§ What is needed:
Extract and list every line that contains the word "imported".

§ Information shown:

/---

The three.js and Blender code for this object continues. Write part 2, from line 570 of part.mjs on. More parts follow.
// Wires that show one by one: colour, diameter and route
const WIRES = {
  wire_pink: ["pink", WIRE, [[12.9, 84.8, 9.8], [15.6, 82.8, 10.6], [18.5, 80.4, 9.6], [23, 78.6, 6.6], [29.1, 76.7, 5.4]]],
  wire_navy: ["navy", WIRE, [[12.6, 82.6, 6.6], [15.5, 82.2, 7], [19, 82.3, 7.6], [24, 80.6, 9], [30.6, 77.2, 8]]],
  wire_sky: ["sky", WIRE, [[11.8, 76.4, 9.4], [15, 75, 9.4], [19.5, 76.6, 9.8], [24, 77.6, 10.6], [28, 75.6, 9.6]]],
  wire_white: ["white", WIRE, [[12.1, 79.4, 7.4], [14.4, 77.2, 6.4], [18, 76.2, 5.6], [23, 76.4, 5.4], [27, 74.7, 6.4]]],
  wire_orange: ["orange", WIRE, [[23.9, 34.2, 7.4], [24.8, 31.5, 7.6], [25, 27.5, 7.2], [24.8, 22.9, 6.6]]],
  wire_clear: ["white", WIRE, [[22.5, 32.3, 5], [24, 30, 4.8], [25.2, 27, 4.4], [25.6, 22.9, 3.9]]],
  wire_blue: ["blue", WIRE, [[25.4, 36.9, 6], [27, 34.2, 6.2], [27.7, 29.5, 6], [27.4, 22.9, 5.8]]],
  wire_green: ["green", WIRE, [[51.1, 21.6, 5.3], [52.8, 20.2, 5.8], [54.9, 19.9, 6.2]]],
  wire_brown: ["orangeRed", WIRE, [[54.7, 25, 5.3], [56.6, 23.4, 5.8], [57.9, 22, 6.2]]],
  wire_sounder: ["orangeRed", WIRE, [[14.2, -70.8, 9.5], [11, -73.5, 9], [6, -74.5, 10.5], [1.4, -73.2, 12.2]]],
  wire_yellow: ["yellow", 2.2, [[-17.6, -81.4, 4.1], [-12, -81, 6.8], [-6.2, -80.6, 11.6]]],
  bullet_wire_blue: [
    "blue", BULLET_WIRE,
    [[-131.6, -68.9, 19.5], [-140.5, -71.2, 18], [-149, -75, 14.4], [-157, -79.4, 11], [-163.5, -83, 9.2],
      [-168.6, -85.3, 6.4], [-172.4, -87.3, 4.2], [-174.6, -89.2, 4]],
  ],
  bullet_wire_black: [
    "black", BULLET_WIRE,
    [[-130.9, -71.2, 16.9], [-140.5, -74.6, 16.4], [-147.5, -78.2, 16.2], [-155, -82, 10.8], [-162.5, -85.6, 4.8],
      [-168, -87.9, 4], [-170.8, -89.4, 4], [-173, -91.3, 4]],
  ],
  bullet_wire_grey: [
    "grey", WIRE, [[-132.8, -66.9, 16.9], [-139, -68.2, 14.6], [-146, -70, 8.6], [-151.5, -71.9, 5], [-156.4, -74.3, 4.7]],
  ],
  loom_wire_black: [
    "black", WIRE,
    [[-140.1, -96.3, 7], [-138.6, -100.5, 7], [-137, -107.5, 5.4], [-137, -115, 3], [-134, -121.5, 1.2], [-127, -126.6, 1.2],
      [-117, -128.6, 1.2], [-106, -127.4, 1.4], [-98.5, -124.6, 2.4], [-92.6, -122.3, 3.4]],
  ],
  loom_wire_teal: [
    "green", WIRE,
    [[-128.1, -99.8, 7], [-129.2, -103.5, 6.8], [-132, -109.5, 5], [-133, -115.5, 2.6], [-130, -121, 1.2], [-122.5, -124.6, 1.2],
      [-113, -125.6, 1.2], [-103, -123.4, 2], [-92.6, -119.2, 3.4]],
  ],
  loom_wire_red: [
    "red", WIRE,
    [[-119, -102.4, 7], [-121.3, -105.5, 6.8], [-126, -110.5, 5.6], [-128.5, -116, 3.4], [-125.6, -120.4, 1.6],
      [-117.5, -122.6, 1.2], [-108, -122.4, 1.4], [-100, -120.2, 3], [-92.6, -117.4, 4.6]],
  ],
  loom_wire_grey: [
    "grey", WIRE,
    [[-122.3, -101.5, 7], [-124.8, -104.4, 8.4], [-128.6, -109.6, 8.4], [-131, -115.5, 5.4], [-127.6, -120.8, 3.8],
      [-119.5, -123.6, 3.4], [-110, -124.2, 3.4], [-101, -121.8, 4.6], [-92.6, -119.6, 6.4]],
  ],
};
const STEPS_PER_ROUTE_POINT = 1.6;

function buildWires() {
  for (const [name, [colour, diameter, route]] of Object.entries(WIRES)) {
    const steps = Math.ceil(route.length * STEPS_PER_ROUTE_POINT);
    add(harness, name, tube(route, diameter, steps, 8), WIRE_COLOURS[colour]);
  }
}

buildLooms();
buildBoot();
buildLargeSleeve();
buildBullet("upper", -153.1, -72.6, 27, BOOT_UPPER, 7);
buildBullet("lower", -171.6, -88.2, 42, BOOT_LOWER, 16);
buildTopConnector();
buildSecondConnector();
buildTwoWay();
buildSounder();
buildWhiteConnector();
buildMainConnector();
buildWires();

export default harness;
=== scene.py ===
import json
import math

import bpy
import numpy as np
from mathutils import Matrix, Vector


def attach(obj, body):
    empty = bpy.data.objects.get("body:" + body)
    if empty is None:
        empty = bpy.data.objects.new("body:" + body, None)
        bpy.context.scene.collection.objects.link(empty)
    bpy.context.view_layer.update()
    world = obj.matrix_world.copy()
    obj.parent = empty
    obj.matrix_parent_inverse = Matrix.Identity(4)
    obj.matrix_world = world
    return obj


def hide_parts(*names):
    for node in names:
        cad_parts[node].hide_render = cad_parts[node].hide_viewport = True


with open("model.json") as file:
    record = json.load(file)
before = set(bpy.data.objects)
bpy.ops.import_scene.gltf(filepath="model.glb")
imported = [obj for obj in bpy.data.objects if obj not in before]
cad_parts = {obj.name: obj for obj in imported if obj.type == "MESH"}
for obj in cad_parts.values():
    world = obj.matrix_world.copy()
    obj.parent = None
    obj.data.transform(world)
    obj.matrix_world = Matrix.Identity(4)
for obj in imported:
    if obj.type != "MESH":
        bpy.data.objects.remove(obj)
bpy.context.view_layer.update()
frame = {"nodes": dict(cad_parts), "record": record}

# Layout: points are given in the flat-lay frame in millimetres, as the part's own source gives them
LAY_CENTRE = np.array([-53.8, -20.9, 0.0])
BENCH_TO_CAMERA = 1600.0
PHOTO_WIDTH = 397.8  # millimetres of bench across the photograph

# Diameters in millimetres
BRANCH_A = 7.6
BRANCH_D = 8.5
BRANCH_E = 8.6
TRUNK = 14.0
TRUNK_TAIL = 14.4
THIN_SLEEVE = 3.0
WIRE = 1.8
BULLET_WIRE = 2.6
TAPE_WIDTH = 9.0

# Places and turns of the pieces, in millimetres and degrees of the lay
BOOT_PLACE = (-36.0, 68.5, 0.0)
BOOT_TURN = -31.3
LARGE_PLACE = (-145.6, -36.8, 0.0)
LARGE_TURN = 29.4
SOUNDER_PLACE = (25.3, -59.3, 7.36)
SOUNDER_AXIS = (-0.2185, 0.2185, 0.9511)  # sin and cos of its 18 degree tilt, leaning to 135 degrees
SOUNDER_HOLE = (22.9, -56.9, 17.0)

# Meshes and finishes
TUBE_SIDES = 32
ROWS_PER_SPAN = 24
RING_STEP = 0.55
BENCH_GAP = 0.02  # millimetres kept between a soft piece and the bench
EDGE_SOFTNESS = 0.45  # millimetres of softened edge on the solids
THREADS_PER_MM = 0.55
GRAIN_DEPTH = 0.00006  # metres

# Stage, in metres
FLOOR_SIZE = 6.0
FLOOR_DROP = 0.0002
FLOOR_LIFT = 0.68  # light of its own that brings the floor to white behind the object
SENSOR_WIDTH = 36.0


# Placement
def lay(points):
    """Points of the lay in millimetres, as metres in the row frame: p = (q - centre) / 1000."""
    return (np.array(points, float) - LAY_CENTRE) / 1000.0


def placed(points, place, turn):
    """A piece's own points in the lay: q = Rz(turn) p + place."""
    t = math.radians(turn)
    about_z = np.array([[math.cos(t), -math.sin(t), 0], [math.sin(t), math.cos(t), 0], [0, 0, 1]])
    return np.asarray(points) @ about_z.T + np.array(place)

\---

§ Response to this exercise:
imported = [obj for obj in bpy.data.objects if obj not in before]
cad_parts = {obj.name: obj for obj in imported if obj.type == "MESH"}
for obj in imported:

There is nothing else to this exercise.